## [Data provided]
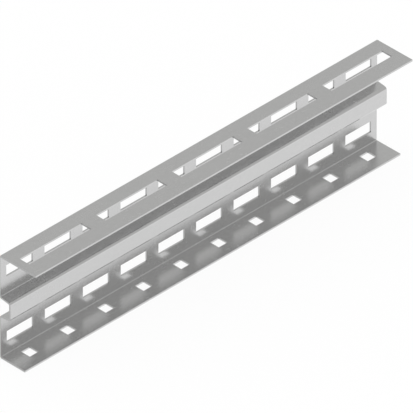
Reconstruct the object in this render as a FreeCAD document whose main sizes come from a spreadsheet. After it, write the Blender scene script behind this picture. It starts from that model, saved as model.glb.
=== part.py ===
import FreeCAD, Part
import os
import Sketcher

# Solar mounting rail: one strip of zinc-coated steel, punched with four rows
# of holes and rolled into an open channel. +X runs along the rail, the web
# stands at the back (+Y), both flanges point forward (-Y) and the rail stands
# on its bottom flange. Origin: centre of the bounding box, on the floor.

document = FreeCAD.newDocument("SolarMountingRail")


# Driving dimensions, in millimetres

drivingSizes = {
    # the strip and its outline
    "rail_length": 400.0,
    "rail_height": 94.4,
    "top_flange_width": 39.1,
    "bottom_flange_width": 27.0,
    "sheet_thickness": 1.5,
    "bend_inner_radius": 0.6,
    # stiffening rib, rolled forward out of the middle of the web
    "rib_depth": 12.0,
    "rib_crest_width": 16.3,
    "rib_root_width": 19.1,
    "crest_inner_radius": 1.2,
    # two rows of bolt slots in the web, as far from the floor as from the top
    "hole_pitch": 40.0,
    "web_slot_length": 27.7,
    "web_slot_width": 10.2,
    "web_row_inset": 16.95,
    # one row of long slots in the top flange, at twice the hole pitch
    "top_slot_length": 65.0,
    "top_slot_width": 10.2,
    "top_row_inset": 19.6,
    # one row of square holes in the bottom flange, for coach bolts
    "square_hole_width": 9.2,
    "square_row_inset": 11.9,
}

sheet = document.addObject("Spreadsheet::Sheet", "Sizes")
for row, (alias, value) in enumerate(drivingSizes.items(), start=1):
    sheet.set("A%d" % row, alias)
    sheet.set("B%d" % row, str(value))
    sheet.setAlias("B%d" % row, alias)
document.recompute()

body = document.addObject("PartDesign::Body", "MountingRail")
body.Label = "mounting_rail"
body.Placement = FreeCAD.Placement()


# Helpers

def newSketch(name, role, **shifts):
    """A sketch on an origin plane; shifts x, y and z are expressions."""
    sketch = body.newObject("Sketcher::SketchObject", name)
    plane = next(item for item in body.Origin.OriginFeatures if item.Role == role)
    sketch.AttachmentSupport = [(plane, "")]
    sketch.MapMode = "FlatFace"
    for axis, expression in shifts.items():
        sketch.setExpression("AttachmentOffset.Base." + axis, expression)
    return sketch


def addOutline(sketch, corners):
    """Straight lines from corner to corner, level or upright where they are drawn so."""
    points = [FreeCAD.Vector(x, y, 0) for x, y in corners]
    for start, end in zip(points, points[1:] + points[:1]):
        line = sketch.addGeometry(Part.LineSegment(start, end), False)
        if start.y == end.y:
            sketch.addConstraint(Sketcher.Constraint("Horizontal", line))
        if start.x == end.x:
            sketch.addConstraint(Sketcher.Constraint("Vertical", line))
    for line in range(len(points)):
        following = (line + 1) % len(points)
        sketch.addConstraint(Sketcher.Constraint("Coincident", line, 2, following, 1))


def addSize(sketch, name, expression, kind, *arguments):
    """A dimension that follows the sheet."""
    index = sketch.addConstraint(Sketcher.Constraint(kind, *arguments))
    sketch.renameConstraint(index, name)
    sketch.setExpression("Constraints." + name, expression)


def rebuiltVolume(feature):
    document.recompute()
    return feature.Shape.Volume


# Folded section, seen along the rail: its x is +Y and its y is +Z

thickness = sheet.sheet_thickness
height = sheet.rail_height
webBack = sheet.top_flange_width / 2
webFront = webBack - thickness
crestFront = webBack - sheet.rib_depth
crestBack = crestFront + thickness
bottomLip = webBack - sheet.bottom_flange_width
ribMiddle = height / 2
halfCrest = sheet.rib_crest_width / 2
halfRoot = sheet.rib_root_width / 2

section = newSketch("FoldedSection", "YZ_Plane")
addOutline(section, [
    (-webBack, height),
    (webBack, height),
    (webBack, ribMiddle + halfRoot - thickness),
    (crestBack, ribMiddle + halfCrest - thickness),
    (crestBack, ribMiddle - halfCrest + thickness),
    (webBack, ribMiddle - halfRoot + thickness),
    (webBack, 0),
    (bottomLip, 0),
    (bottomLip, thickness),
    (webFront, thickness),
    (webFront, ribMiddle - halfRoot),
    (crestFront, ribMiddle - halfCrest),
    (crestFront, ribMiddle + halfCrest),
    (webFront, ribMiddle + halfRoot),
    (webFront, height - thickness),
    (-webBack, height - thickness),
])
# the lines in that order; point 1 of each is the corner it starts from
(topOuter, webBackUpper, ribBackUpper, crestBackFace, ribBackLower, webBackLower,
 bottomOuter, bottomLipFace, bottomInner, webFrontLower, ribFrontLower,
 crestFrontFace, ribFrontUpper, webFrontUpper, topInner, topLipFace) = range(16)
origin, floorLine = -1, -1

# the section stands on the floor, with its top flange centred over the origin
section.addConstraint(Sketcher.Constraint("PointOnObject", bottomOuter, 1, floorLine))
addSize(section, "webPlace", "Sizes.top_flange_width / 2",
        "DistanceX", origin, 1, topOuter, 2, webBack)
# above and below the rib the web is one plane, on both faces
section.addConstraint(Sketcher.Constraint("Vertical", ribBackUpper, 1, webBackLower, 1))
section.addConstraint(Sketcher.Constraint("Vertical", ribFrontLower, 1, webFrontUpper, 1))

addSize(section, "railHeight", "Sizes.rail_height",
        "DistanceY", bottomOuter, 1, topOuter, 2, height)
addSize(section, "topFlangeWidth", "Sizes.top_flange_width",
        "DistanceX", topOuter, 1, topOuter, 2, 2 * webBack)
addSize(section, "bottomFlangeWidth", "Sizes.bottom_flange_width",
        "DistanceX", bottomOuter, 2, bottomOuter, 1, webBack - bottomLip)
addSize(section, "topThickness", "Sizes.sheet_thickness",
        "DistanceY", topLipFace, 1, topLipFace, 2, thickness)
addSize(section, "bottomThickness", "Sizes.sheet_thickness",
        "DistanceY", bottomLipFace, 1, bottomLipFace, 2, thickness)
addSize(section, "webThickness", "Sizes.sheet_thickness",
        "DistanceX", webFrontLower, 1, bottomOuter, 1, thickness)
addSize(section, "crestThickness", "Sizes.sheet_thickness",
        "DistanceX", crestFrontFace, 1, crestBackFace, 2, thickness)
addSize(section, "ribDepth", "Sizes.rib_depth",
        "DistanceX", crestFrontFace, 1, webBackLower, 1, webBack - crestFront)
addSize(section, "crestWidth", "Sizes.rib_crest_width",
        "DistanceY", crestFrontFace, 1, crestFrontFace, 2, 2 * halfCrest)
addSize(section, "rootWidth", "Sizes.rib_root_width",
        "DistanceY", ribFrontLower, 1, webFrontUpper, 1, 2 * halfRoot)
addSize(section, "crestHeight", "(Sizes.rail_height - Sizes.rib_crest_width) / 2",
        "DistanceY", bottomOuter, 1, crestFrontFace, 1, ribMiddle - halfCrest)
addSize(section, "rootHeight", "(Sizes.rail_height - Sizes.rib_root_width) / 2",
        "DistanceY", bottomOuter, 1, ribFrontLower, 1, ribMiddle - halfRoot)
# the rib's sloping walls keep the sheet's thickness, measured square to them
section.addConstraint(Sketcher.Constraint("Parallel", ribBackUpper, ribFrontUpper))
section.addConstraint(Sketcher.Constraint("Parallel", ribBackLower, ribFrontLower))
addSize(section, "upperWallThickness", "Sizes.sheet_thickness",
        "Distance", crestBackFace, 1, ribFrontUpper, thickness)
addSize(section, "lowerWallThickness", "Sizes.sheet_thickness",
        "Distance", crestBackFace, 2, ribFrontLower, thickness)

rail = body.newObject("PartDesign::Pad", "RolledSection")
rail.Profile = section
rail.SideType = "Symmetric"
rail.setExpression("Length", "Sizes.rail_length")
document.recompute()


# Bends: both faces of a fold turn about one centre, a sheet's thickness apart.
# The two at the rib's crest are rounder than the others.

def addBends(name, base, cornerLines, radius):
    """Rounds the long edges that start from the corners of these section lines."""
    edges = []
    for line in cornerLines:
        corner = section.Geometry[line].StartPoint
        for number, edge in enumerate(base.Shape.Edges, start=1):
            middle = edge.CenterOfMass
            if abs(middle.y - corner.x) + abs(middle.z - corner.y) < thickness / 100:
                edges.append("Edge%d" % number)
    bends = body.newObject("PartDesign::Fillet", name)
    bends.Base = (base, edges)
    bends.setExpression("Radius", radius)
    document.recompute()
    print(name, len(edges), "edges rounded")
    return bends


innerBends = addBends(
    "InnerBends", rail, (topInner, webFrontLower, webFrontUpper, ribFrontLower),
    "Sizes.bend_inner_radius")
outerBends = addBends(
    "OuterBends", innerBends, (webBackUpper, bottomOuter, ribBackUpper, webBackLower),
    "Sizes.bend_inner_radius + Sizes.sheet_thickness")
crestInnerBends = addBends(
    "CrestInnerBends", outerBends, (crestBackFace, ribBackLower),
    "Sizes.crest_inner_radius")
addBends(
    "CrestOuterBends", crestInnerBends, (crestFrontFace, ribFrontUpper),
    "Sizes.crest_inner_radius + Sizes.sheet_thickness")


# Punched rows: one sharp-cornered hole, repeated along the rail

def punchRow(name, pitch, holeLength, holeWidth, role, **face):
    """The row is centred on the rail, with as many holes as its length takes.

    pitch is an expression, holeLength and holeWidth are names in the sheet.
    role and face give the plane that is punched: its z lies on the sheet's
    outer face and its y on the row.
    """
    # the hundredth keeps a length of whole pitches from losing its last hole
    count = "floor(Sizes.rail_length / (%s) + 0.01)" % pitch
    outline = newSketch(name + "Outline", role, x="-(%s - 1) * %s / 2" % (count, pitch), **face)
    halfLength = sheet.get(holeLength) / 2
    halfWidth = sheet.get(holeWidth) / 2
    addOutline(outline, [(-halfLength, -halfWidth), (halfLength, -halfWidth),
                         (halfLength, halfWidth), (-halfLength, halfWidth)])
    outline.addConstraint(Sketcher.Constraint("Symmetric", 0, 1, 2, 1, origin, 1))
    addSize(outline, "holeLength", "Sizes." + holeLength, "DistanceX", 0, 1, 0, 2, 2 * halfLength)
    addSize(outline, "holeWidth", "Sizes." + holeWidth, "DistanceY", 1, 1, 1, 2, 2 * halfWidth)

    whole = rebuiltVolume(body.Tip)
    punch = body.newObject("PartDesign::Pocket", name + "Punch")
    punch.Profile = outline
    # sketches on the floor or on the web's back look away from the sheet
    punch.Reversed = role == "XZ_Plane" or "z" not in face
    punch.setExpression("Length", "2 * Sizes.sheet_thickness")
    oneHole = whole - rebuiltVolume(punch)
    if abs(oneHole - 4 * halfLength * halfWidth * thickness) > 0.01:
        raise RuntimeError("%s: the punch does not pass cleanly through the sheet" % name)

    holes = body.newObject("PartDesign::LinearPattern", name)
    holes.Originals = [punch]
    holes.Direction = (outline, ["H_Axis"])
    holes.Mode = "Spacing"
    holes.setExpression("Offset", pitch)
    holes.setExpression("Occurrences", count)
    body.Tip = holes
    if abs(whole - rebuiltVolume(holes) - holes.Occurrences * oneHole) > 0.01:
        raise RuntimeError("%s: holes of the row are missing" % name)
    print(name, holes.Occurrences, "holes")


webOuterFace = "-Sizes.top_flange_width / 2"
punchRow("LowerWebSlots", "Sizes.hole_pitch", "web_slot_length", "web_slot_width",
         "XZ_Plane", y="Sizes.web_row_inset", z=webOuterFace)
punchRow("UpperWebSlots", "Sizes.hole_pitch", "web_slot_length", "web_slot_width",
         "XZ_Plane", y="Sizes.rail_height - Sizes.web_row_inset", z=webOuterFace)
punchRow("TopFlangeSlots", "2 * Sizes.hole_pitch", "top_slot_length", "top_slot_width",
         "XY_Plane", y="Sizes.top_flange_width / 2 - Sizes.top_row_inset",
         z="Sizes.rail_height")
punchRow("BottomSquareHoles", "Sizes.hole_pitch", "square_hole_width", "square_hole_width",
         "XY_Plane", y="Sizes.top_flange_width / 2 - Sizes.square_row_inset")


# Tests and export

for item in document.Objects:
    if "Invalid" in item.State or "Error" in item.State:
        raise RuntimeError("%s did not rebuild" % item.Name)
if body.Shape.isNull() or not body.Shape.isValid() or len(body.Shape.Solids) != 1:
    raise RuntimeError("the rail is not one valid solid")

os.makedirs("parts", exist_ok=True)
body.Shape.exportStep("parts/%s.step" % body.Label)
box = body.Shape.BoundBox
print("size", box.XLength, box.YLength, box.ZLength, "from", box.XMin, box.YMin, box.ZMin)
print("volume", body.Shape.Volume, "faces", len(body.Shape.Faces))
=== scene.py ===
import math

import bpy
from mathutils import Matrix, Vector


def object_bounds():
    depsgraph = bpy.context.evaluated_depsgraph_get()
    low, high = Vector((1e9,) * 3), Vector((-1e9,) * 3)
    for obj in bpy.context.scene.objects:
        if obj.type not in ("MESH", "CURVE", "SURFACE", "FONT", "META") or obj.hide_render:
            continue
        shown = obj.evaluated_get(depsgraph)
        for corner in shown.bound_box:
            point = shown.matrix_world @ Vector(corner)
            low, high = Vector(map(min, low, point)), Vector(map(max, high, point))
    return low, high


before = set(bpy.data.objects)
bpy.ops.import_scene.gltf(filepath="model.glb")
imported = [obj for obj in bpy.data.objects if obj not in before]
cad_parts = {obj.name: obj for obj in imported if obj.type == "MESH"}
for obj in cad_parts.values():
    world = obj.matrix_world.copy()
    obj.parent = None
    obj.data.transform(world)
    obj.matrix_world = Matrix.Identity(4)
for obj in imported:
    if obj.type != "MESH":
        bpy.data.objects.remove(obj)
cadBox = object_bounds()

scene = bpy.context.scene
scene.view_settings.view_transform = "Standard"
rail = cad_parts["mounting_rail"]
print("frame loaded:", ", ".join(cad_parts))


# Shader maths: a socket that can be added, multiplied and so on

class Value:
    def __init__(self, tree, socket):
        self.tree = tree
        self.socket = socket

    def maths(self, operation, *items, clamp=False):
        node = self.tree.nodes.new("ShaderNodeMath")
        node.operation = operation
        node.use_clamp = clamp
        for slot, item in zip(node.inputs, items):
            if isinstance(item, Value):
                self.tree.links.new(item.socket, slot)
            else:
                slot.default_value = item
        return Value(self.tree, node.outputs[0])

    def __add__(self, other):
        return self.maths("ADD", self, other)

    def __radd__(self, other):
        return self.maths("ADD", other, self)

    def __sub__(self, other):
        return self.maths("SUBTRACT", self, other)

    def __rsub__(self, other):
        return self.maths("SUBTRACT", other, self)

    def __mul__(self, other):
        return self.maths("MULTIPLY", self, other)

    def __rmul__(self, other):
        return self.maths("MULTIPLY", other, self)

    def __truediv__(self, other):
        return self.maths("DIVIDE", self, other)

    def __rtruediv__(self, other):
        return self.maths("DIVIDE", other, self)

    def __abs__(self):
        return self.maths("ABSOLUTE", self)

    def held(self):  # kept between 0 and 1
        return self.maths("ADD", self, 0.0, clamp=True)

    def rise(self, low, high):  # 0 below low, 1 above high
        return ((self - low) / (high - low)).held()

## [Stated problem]
Copy out only the lines running from the beginning of the data to the line with "import Sketcher", both ends included.

## [Reply]
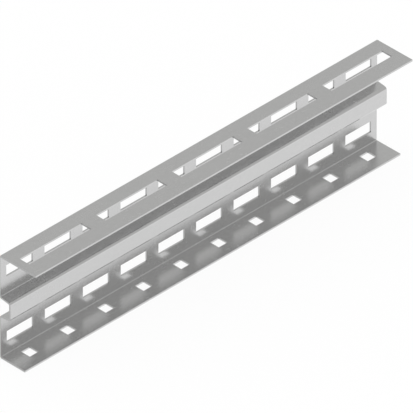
Reconstruct the object in this render as a FreeCAD document whose main sizes come from a spreadsheet. After it, write the Blender scene script behind this picture. It starts from that model, saved as model.glb.
=== part.py ===
import FreeCAD, Part
import os
import Sketcher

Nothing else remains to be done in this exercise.